La risposta all’interrogativo formulato non è agevole.
È certo che il legislatore del 2019, nel prescrivere che il debitore e i familiari che con lui convivono non perdono il possesso dell’immobile e delle sue pertinenze sino al decreto di trasferimento, si è premurato di imporre all’esecutato vere e proprie obbligazioni ex lege.
Infatti: il debitore e pure i membri del suo nucleo familiare sono obbligati a conservare diligentemente il bene pignorato e a mantenere e tutelare la sua integrità (commi 2 e 6); l’esecutato deve consentire le visite all’immobile dei potenziali acquirenti, senza che sia ostacolato (da chicchessia) il diritto di visita degli interessati (commi 4 e 6); al debitore è preclusa la concessione in locazione del bene senza l’autorizzazione del giudice dell’esecuzione (comma 7); l’esecutato è tenuto al rispetto di tutti «gli altri obblighi che la legge pone a suo carico» (comma 6).
All’obbligo di conservazione il debitore e i membri del suo nucleo familiare devono provvedere in proprio, e dunque con proprie risorse (la cui mancanza non vale quale esimente non potendo costituire, la carenza di liquidità, giusta causa di inadempimento ex art. 1218 c.c.). Inoltre, essendo funzionale a preservare, nell’interesse della procedura, il valore economico dell’immobile come esistente al momento del pignoramento e a garantire “la piena corrispondenza tra la cosa sulla quale è caduta la manifestazione di volontà dell’aggiudicatario e quella venduta” (Cass., n. 1730/1995) esso impone l’adozione di tutti gli accorgimenti (una tantum o continuativi) volti ad evitare alterazioni peggiorative delle condizioni dell’immobile (nonché di pertinenze ed accessori), salvo il normale deterioramento per l’uso. L’obbligo di conservazione, sul piano soggettivo, deve essere adempiuto con la diligenza del buon padre di famiglia (comma 2), sanzionabile (con l’anticipata pronuncia dell’ordine di liberazione) per violazioni dolose o colpose (comma 6).

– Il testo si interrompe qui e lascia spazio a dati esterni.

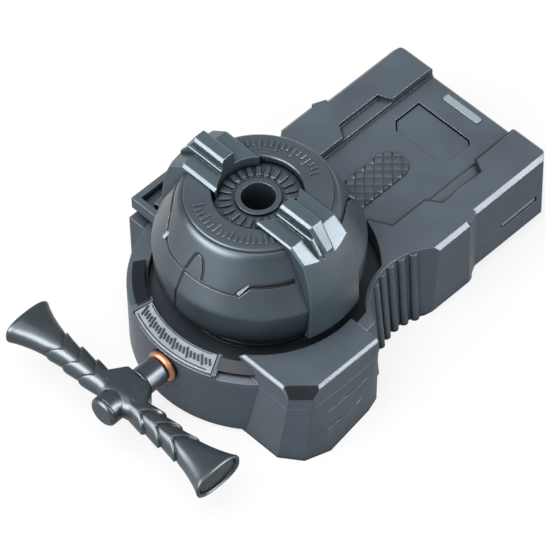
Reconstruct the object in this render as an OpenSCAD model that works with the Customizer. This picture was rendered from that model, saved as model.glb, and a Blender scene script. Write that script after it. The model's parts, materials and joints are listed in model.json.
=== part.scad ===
// Hand-held spinning top launcher: a round housing with a flat grip behind it.
// A pull cord turns a reel, and the reel turns a domed head with two claws.
// All lengths are in millimetres. +Z is the spin axis, -X is the way the cord is pulled,
// and the origin lies on the spin axis at the flat underside.

/* [Housing] */
// Radius of the round front cup
cup_r = 37.2; // [36.4:0.2:38.4]
// Height of the deck and of the grip above the underside
casing_h = 27.3; // [26.6:0.1:28.2]
// Height of the parting line between the lower and the upper casing
split_h = 11.4; // [10.6:0.1:11.8]
// Thickness of the casing walls
wall = 2.2; // [1.8:0.1:2.6]
// Thickness of the casing floor
floor_t = 2.4; // [2:0.1:2.6]
// Radius of the well that the head turns in
well_r = 33.4; // [32.6:0.1:33.8]
// Height of the well's floor
well_floor_z = 19.2; // [18.8:0.1:19.6]
// Height of the underside of the front collar
collar_z = 20.8; // [20.5:0.1:21.1]
// Radius of the round opening in the front collar
collar_hole_r = 31.2; // [30.9:0.1:32]
// Distance behind the spin axis at which the collar ends
collar_end_x = 4.3; // [3:0.1:6]

/* [Ears] */
// Half width over the near ear at the deck
ear_near_y = 41.4; // [40.5:0.1:42.5]
// Half width over the near ear at the underside
ear_foot_y = 44.2; // [43:0.1:46]
// Distance of the near ear's front face ahead of the axis at the deck
ear_near_front = 25.6; // [24.8:0.1:26.5]
// Distance of the near ear's front face ahead of the axis at the underside
ear_foot_front = 29.2; // [28:0.1:30]
// Half width over the far ear
ear_far_y = 42.8; // [41.5:0.1:43.5]
// Distance of the far ear's front face ahead of the axis
ear_far_front = 8.3; // [7.5:0.1:9.5]
// Distance of the far ear's rear face behind the axis
ear_far_rear = 11; // [9:0.1:12]

/* [Grip] */
// Distance from the spin axis to the rear end of the grip
grip_end = 85.2; // [82:0.2:90]
// Half width of the wide part of the grip
grip_half = 31.1; // [30:0.1:33]
// How far the rear part of the grip is set in on each side
rear_set_in = 1.7; // [1.2:0.1:3]
// Distance from the spin axis to the rear end of the wide part
grip_step_x = 51.3; // [49:0.1:53]
// Half width of the channel between the two rails
channel_half = 16.2; // [15:0.1:17]
// Depth of the channel below the rails
channel_d = 3; // [2.4:0.1:3.4]
// Radius of the finger scallop at the underside
scallop_foot_r = 17.3; // [16.5:0.1:17.8]
// Radius of the finger scallop at the top
scallop_top_r = 19.3; // [18.5:0.1:19.6]
// Number of upright ribs in each finger scallop
scallop_ribs = 5; // [3:1:6]

/* [Head] */
// Radius of the domed head
dome_r = 29.6; // [29.2:0.1:30.4]
// Height of the bottom edge of the dome
dome_foot_z = 28.8; // [28.5:0.1:29.6]
// Height at which the dome's slanting shoulder begins
shoulder_z = 40.8; // [40:0.1:43]
// Wall thickness of the dome
dome_wall = 2.2; // [1.8:0.1:2.4]
// Height of the top of the round plate
plate_top_z = 59.1; // [58.8:0.1:59.8]
// Radius of the round plate on top of the dome
plate_r = 20.5; // [19.8:0.1:21]
// Thickness of the round plate
plate_t = 2.5; // [2.2:0.1:2.8]
// Radius of the recess in the round plate
recess_r = 12.6; // [12.2:0.1:13.2]
// Radius of the hole in the hub, where the spinning top's stem goes
hub_bore_r = 4.8; // [4.7:0.05:5]
// Width of a claw
claw_w = 17.2; // [16.5:0.1:19]
// Height of a claw's side strips above the round plate
claw_h = 1.2; // [0.8:0.1:1.6]
// Height of a claw's middle rib above the round plate
rib_h = 5.8; // [4:0.1:6.5]

/* [Reel and cord] */
// Radius of the reel's drum
drum_r = 9.4; // [8.8:0.1:9.8]
// Radius of the reel's lower flange
flange_r = 17; // [14:0.1:17.6]
// Diameter of the cord
cord_d = 1.2; // [1:0.05:1.25]
// Turns of cord on the drum
cord_turns = 7; // [5:1:7]
// Radius of the axle
axle_r = 3; // [2.6:0.05:3.1]
// Height of the cord's hole in the front wall
cord_z = 17.2; // [16.8:0.1:17.4]

/* [Handle] */
// Distance from the spin axis to the handle's bar
bar_x = 53.5; // [52:0.1:56]
// Length of the handle's bar
bar_len = 76; // [66:0.5:80]
// Radius of a grip sleeve at its waist
sleeve_r = 4; // [3.7:0.1:4.4]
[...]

Detto questo, osserviamo che il primo comma dell’art. 560 prevedeva, e prevede, che «Il debitore e il terzo nominato custode debbono rendere il conto a norma dell’articolo 593 c.p.c.», il che sul piano processuale si traduce nel fatto che occorra presentare in cancelleria il conto di gestione con cadenza trimestrale, o nel diverso termine fissato dal giudice dell’esecuzione, nonché il rendiconto finale che sarà approvato dal giudice a norma dell’art. 178 disp. att. c.p.c..
Il rendinconto si sostanzia nella rappresentazione delle attività volte alla corretta amministrazione del cespite, con indicazione delle spese autorizzate (Cass. 23465/2004).
Discusso è se l’obbligo di rendiconto gravi sul debitore che continui a permanere nella disponibilità dell’immobile abitandolo, anche dopo la nomina del custode giudiziale, o se invece il debitore sia tenuto al rendimento del conto solo fino a quando rivesta le funzioni custodiali.
Secondo una prima impostazione, l’esecutato che continua ad abitare l’immobile pignorato conserva la disponibilità del cespite, con la conseguenza che gli obblighi posti a suo carico dalla legge e finalizzati al buon esito della procedura intrapresa nei suoi confronti imporrebbero la rendicontazione delle attività svolte fino al decreto di trasferimento, essendo tenuto al rendiconto chiunque eserciti attività gestorie nell’interesse altrui (Cass. 22063/2017).
Altri invece rileva che l’obbligo di rendiconto grava soltanto sul debitore che sia anche custode, non essendo sufficiente che egli abbia mantenuto la disponibilità dell’immobile per il fatto di abitarla. Invero, si osserva, autentico obbligo di rendiconto a carico del debitore presuppone la gestione e soprattutto l’amministrazione diretta del bene, ed esso, per come configurato dall’art. 593 c.p.c., presuppone il riferimento ad un custode terzo, ed anche se il primo comma dell’art. 560 sembrerebbe prevedere un obbligo di rendicontazione a carico di entrambi (custode e debitore), esso va letto come attributivo dell’onere del rendiconto al solo debitore custode).